As a franchiser, this can give you the flexibility to consider markets in which corporate returns might be marginal. Of course, you never want to consider a market you don’t feel provides the franchisee with a strong likelihood of success. But if your strategy involves developing corporate units in addition to franchising, you’ll likely find your limited capital development budget won’t allow you to open as many locations as you’d like. Franchisees, on the other hand, could open and operate successfully in markets that are not high on your priority list for development.
9. Reduced Risk
By its very nature, franchising also reduces risk for the franchiser. Unless you choose to structure it differently (and few do), the franchisee has all the responsibility for the investment in the franchise operation, paying for any build-out, purchasing any inventory, hiring any employees, and taking responsibility for any working capital needed to establish the business.

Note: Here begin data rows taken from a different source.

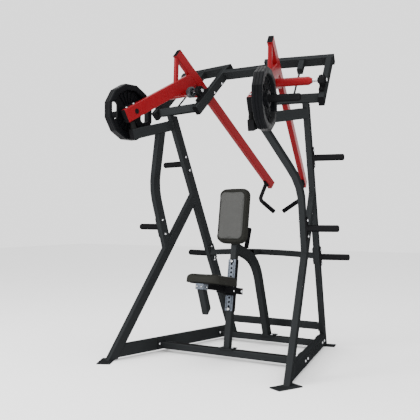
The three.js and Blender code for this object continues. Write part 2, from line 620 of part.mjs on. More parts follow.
function seat() {
  const { cheek, plate, tall, long, out } = CARRIAGE;
  const up = SEAT_UP - CARRIAGE.below; // carriage's mid height
  const boardUnder = SEAT_UP - GAP - SEAT_PLATE;
  const armUp = boardUnder - SEAT_ARM.tall / 2;
  const boardUp = boardUnder + SEAT_PLATE / 2;
  const pinUp = holeUp(PIN_HOLE);
  const pinRod = (from, to, radius) => rod(byColumn(0, from, pinUp), byColumn(0, to, pinUp), radius);
  const carriage = join(
    columnBox(plate, long, tall, -cheek, out, up),
    columnBox(plate, long, tall, cheek, out, up),
    columnBox(2 * cheek, 12, 62, 0, 38, up - 8), // front guide, which carries the pin
    columnBox(2 * cheek, 14, 46, 0, -33, up), // rear guide
    rod(byColumn(-cheek, -78, up), byColumn(cheek, -78, up), 11),
    columnBox(2 * cheek, 22, tall, 0, 157, up),
    columnBox(SEAT_ARM.wide, SEAT_ARM.long, SEAT_ARM.tall, 0, SEAT_ARM.out, armUp),
    columnBox(SEAT_BOARD.wide, SEAT_BOARD.long, SEAT_PLATE, 0, SEAT_BOARD.out, boardUp),
    pinRod(43, 84, PIN.barrel),
  );
  const bored = cut(carriage, pinRod(25, 90, PIN.bore));
  add(machine, 'seat_carriage', bored, blackCoat);
  const pin = join(pinRod(20, 94, PIN.shaft), pinRod(92, 116, PIN.knob));
  add(machine, 'pop_pin', pin, steel);
  add(machine, 'seat_pad', pad(SEAT_PAD, SEAT_OUT, SEAT_UP, false), vinyl);

  const bracketUp = boardUnder - GAP - CLAMP.tall / 2;
  const bracket = columnBox(CLAMP.wide, CLAMP.long, CLAMP.tall, 0, CLAMP.out, bracketUp);
  add(machine, 'seat_clamp_bracket', bracket, zinc);
  const dropTop = byColumn(0, CLAMP.out - 3, bracketUp - CLAMP.tall / 2 - GAP);
  const drop = tube(straight(dropTop.clone().add(V(0, -18, 62)), V(0, 240, 386)), OUT,
    { wide: 48, deep: 60 });
  const square = slice(drop, dropTop, lean);
  const chamfer = slice(square, V(0, 250, 410), V(0, 1, -1));
  add(machine, 'seat_drop_tube', chamfer, powderCoat);
}

// ---------------------------------------------------------------- build

for (const side of [-1, 1]) {
  sideFrame(side);
}
for (const side of [-1, 1]) {
  pivotFrame(side);
  leverArm(side);
}
crossbars();
overheadBeam();
column();
curvedBrace();
chestPad();
seat();

export default machine;
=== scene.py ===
"""Looks of a plate-loaded row machine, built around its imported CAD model. Metres, +Z up.

Most steel pieces are skins: the CAD node's own mesh, welded, with its edges rounded. Pads, plates,
handles, bolts, caps, bearings and grips are made here.
"""

import json
import math

import bmesh
import bpy
from mathutils import Matrix, Vector
from mathutils.bvhtree import BVHTree


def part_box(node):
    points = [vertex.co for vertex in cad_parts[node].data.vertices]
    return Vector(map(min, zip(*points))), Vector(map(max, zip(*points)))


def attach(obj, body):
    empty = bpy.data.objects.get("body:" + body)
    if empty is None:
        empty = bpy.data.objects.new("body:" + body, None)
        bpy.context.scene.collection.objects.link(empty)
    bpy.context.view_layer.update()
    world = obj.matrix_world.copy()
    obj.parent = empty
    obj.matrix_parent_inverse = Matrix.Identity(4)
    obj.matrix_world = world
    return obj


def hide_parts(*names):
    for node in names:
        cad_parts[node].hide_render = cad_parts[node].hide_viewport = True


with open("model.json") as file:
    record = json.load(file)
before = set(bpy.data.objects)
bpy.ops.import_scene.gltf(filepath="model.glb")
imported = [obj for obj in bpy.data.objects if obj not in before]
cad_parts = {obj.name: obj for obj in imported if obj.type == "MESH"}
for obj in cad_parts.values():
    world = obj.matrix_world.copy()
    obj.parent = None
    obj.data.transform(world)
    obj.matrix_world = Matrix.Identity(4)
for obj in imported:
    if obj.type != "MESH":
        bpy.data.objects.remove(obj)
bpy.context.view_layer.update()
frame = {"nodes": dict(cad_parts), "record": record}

NODES = frame["nodes"]
BODY_OF = {node: body for body, nodes in frame["record"]["behaviour"]["bodies"].items() for node in nodes}
COLOURS = {entry["slot"]: tuple(entry["base_color"][:3]) for entry in frame["record"]["materials"]}

# ---------------------------------------------------------------- driving dimensions, as in the CAD model

DEG = math.pi / 180
DEPTH_SHIFT = -0.7538
FRAME_SPLAY = 12 * DEG
ARM_SPLAY = 11.5 * DEG
FRAME_W = 0.7106
TUBE_DEEP, TUBE_WIDE = 0.076, 0.044
POST_FRONT, POST_SLOPE = 1.251, -0.407
ARM_W, ARM_WIDE = 0.483, 0.042
PIVOT_D, PIVOT_Z = 0.490, 2.048
CHEEK_WS = {"inner": 0.363, "outer": 0.829}
CHEEK_TILT = 45.5 * DEG
CHEEK_FOOT = (0.457, 1.890)
CHEEK_LONG = 0.509
ARM_TILT = -39.2 * DEG
ARM_TOP = (0.362, 2.3385)
ARM_LONG = 1.557
LOAD_TILT = 28.2 * DEG
LOAD_END = (-0.157, 1.790)
LOAD_DEEP = 0.100
HORN_D, HORN_Z = -0.063, 1.837
HORN_R, HORN_END = 0.0245, 0.790
PLATE_R, PLATE_IN, PLATE_THICK, PLATE_WEB = 0.209, 0.519, 0.070, 0.016
COLUMN_LEAN = 8.9 * DEG
COLUMN_FOOT = Vector((0, 0.537 + DEPTH_SHIFT, 0.078))
COLUMN = 0.050
GRIP_R = 0.018
STORAGE = {"upper_horn": (0.679, 1.510), "middle_horn": (0.412, 0.989), "lower_horn": (0.985, 0.755)}
STORAGE_LONG = 0.223
SIDES = {"left": -1, "right": 1}
UP = Vector((0, 0, 1))


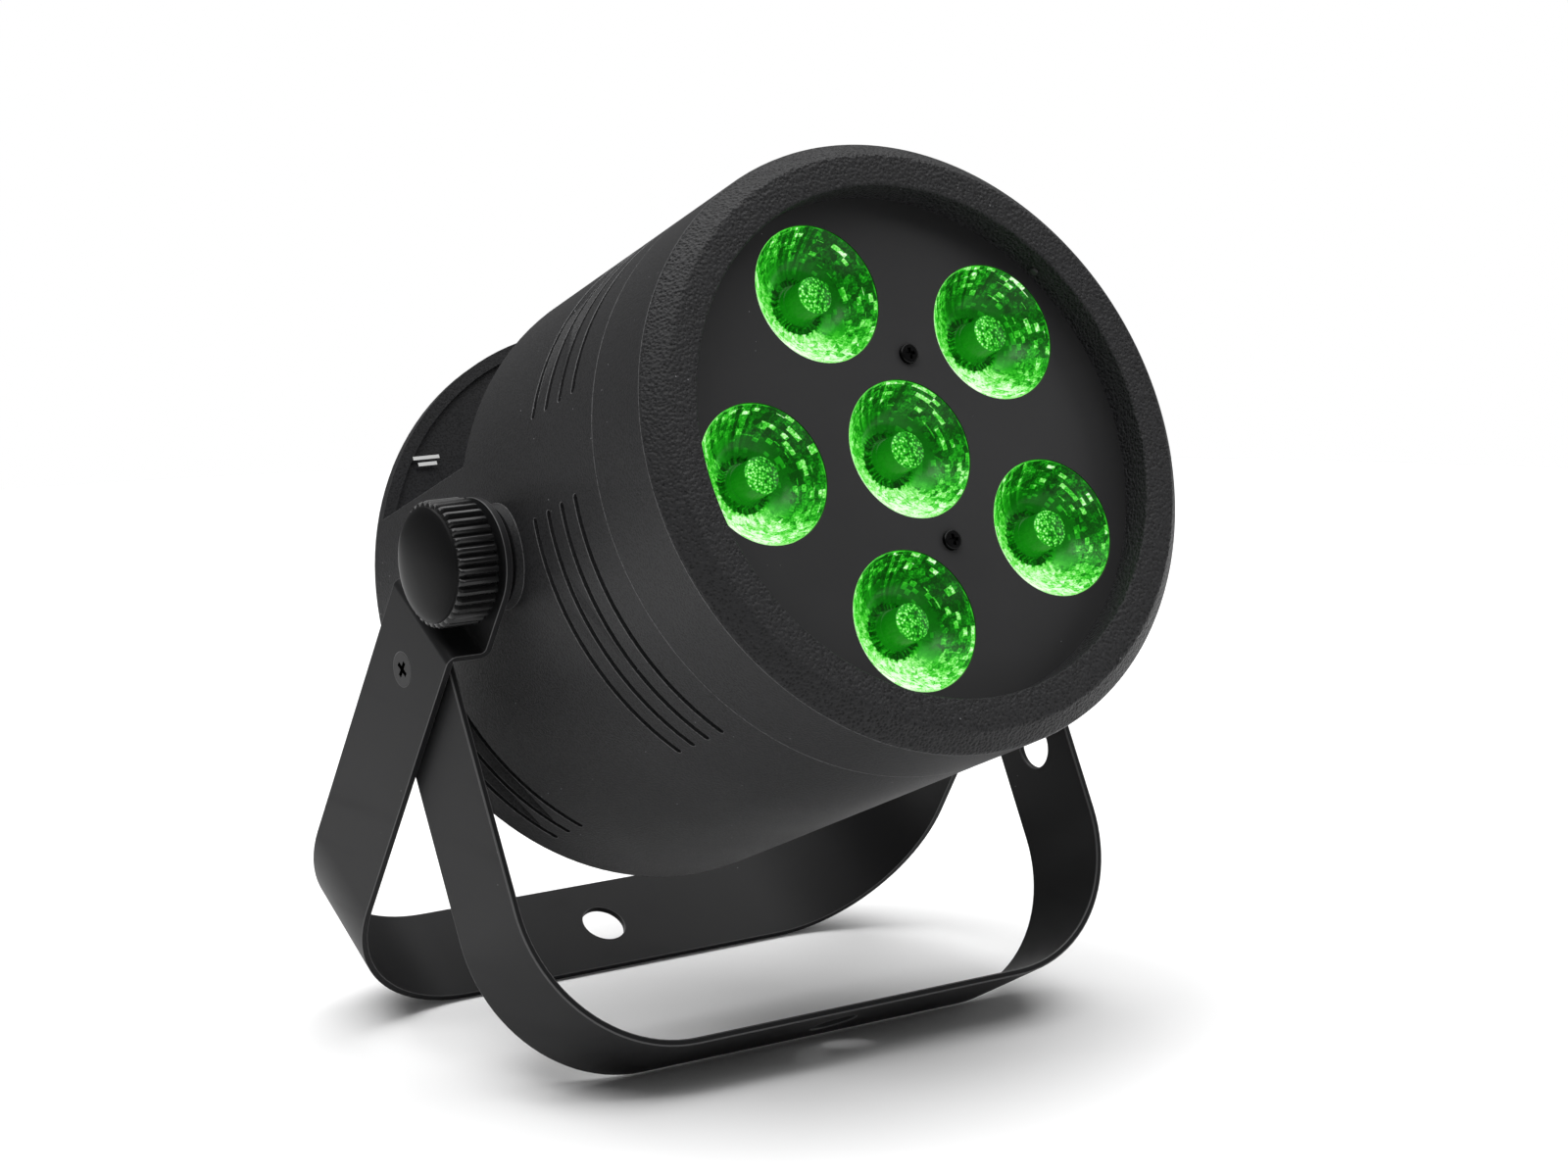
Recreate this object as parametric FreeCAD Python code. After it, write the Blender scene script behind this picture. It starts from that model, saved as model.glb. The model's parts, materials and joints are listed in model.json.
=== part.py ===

The franchisee is also the one who executes leases for equipment, autos, and the physical location, and has the liability for what happens within the unit itself, so you’re largely out from under any liability for employee litigation (e.g., sexual harassment, age discrimination), consumer litigation (the hot coffee spilled in your customer’s lap), or accidents that occur in your franchise (slip-and-fall, employer’s comp, etc.).
Moreover, it’s very likely that your solicitors and other advisers will suggest you create a new legal entity to act as the franchiser. This will further limit your exposure. And since the cost of becoming a franchiser is often less than the cost of opening one more location (or entering one more market), your startup risk is greatly reduced.
The combination of these factors provides you with substantially reduced risk. Franchisers can grow to hundreds or even thousands of units with limited investment and without spending any of their own capital on unit expansion.